Martin Andrae, president and CEO of Voith Hydro Shanghai, a joint venture between the world's leading hydropower equipment provider Voith Group and Shanghai Electronic Corp, said that there is a tremendous demand for electricity in China to support growth and eliminate power shortages. But the country needs to generate energy in a green manner.

"Hydropower is one of the most effective approaches for China to achieve its goal of cutting carbon emissions. Last summer, China faced shortages of around 30 gW in the State Grid and of about 10 gW in China Southern Power Grid," Andrae said, adding that hydro plants have great durability. "If maintained well, they can be operational for 60 to 90 years, whereas wind-power installations average 20 to 25 years and thermal plants 35 to 40 years," he said.

"Our research shows that in the first half of 2011, China's investment in hydropower plants was nearly the same as that of Switzerland, a tiny country," Heinz said.

Statistics from the China Electricity Council show that the country's installed hydropower capacity was around 12.25 gW in 2011, significant growth from previous years but still lagging behind the schedule of an average new installation of 15.4 gW per year between 2011 and 2015.

Nuclear future

Like hydropower, nuclear energy is a prominent source of clean energy and accounts for nearly 13.8 percent of global electricity requirements. In China, the government is likely to set a target of generating 70-80 gW of its electricity needs from nuclear power by 2020.

Like many nuclear-equipment manufacturers, Jiangsu-based Shentong Valve Co Ltd is anticipating a huge increase in orders this year, boosted by expectations that China will resume approvals for new nuclear projects soon.

The valve maker has been the only supplier of butterfly and ball valves - key components in nuclear reactors - for new reactors since 2008.

"We expect to receive new orders worth 150 million yuan if at least four reactors are built each year," said Zhang Qiqiang, secretary to the chairman of Shentong Valve.

China recently upgraded its safety standards on nuclear power projects according to the finalized Nuclear Safety Plan currently awaiting approval from the State Council, the Chinese cabinet. It is widely believed that China will adopt third-generation technology in all plants, including the AP 1000 developed by the US company Westinghouse Electric Co and EPR developed by Areva SA of France.

Industry analysts estimate that the new nuclear project approvals will create a market worth 300 billion yuan in the next five years.

Despite a freeze in the industry after the nuclear accident in Japan last year, investment in the sector grew by 26 percent during the first 10 months of 2011, according to estimates from the China Electricity Council.

Clean coal on fire

Although China is taking steps to "decarbonize" itself, this does not mean the end of the road for companies in the conventional energy sector, such as coal. In fact, companies such as LP Amina are expanding their operations in China in a big way to ride the clean-energy wave.

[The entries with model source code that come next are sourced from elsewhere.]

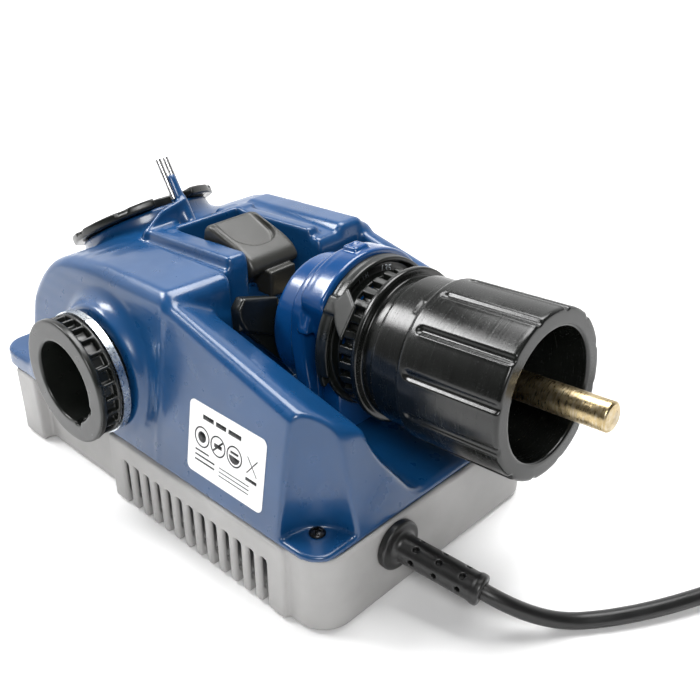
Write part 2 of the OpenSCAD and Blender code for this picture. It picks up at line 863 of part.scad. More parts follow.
// Plastic cradle on the base's floor, with an upright plate that the motor's face screws to.
module motor_cradle() {
    saddle_x0 = motor_x + 12;
    color("whitesmoke") corner_frame() difference() {
        union() {
            translate([motor_x - 3, wheel_y - 22, floor_z + floor_t]) cube([2.9, 44, 58]);
            translate([motor_x - 3, wheel_y - 22, floor_z + floor_t]) cube([50, 44, 3]);
            for (x = [saddle_x0, saddle_x0 + 22]) translate([x, wheel_y - 22, floor_z + floor_t]) {
                cube([4, 44, 22]);
            }
        }
        translate([motor_x, wheel_y, wheel_z]) rotate([0, 90, 0]) {
            translate([0, 0, -4]) cylinder(r = 9, h = 6);
            translate([0, 0, -eps]) cylinder(r = motor_r + fit_gap, h = 80);
            for (a = [45, 225]) rotate([0, 0, a]) translate([16, 0, -4]) cylinder(r = 1.6, h = 8);
        }
    }
}

module motor_shaft() {
    color("silver") shaft_frame() difference() {
        translate([0, 0, 3]) cylinder(r = shaft_r, h = motor_x - wheel_x + motor_l + 1.8);
        translate([0, 0, 2]) cylinder(r = 1.55, h = 12);
    }
}

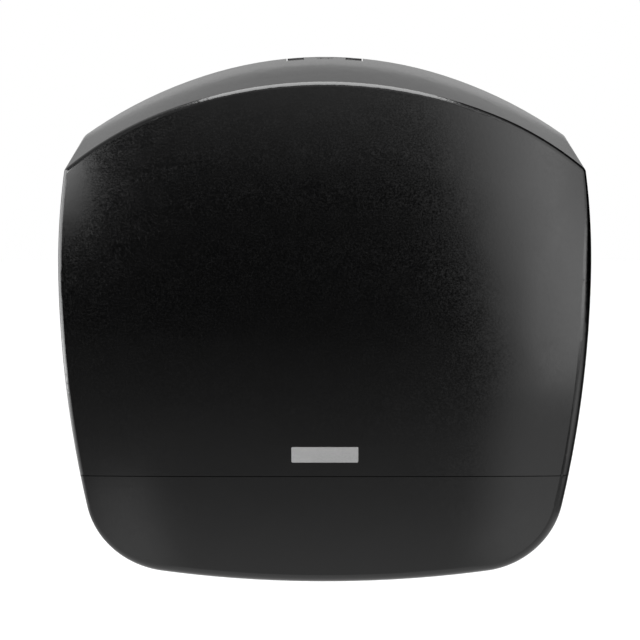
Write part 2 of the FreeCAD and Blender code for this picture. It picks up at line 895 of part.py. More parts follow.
def back_plate():
    """Moulded plate that is screwed to the wall and carries everything else."""
    inset = cover_wall + plate_clear
    plate = plate_prism(inset, -plate_thick)
    rim = plate_prism(inset, -rim_depth).cut(plate_prism(inset + rim_wall, -rim_depth - overrun))
    clear_x = housing_half_width + notch_gap
    foot_top_z = hinge_z + 2 * plate_arm_up
    rim = rim.cut(block(-clear_x, clear_x, -BIG, -plate_thick, 0, BIG))
    rim = rim.cut(block(-lug_x, lug_x, -BIG, -plate_thick, -BIG, foot_top_z))
    tab_low = top_z - latch_tab_drop
    tab = block(-housing_half_width, housing_half_width, -plate_thick, 0, tab_low, BIG)
    tab = tab.common(full_prism(button_low))
    sill = block(-sill_half_width, sill_half_width, -sill_thick, 0, -BIG, foot_top_z)
    sill = sill.common(full_prism(sill_inset))
    main_dome, main_hollow, main_bosses = dome(0, 0, dome_r, -dome_depth, main_screw_places)
    stub = dome(stub_x, stub_z, stub_boss_r, stub_seat_y, stub_screw_places)
    stub_dome, stub_hollow, stub_bosses = stub
    pads = []
    slots = []
    for place in wall_slot_places():
        pad_r = wall_slot_r + slot_pad
        pad_length = wall_slot_length + 2 * slot_pad
        pads.append(rounded_slot(place, pad_r, pad_length, -plate_thick - slot_pad_height, -root_sink))
        slots.append(rounded_slot(place, wall_slot_r, wall_slot_length, -BIG, BIG))
    solid = joined([plate, rim, tab, sill, main_dome, stub_dome] + pads + plate_ribs() + hinge_lugs())
    solid = solid.cut([main_hollow, stub_hollow])
    solid = joined([solid] + main_bosses + stub_bosses)
    cuts = slots
    cuts += [pilot(seat, Y_AXIS, spindle_screw_length) for seat in main_seats()]
    cuts += [pilot(seat, Y_AXIS, stub_screw_length) for seat in stub_seats()]
    cuts += [pilot(seat, Y_AXIS, guide_screw_length) for seat in guide_seats()]
    cuts += [pilot(seat, Y_AXIS, housing_screw_length) for seat in housing_seats()]
    pin_bore = hinge_rod(hinge_pin_r + pin_bore_gap, lug_x - lug_width - overrun, lug_x + overrun)
    return solid.cut(cuts + both_sides(pin_bore))


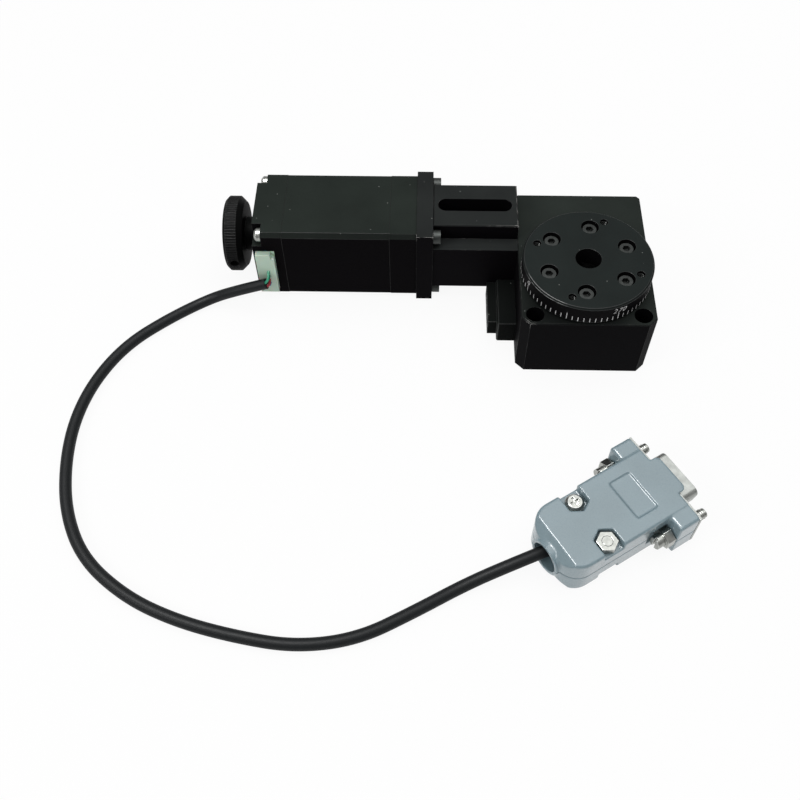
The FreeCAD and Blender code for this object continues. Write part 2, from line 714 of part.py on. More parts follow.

"One of the major challenges we have in China is to cope with fast market growth," says Latta, adding he is expecting a boom in business in China. LP Amina, which was established in the US in 2007, started its Chinese operations in 2008 after witnessing strong demand for pollution-reduction techniques at coal-fired power stations.

Latta said that using LP Amina's clean-coal technology, coal-fired power plants can not only reduce up to 95 percent of nitrogen oxide from the baseline but also improve energy efficiency. "We are one of the few companies in the world that can combine emissions reduction with improved energy efficiency simultaneously," he said.

For its first few projects in China, LP Amina took the initiative of finding coal-fired plants interested in the technology. "Things have changed now as more people are coming to us. Our name is invariably mentioned for new projects," Latta said. The company finished its first project in 2009, has so far completed 11, and is currently working on 100 projects across China.

Apart from the advanced technologies, Latta attributes his company's success in China to the country's booming market for clean coal. According to Latta, his company's business in the US is fairly stable, because the desire to deploy cutting-edge technology among his home country's coal-fired power plants, all built about 40 years ago, is not that strong.

"But in China, nitrogen-oxide control is the main target in the government's 12th Five-Year Plan (2011-15). The market is booming and that is why we are expanding," he said.

According to the plan, China is aiming to reduce emissions of nitrogen oxide and ammonia nitrogen by 10 percent below 2010 levels, and to cut demand for sulfur dioxide and chemical oxygen by 8 percent between 2011 and 2015, all of which is expected to create a market worth $30 billion.

Latta said he doesn't think the market can be as big as $30 billion. "But it can be $20 billion at least. Even if we capture 3 percent of it, it will be huge," he said.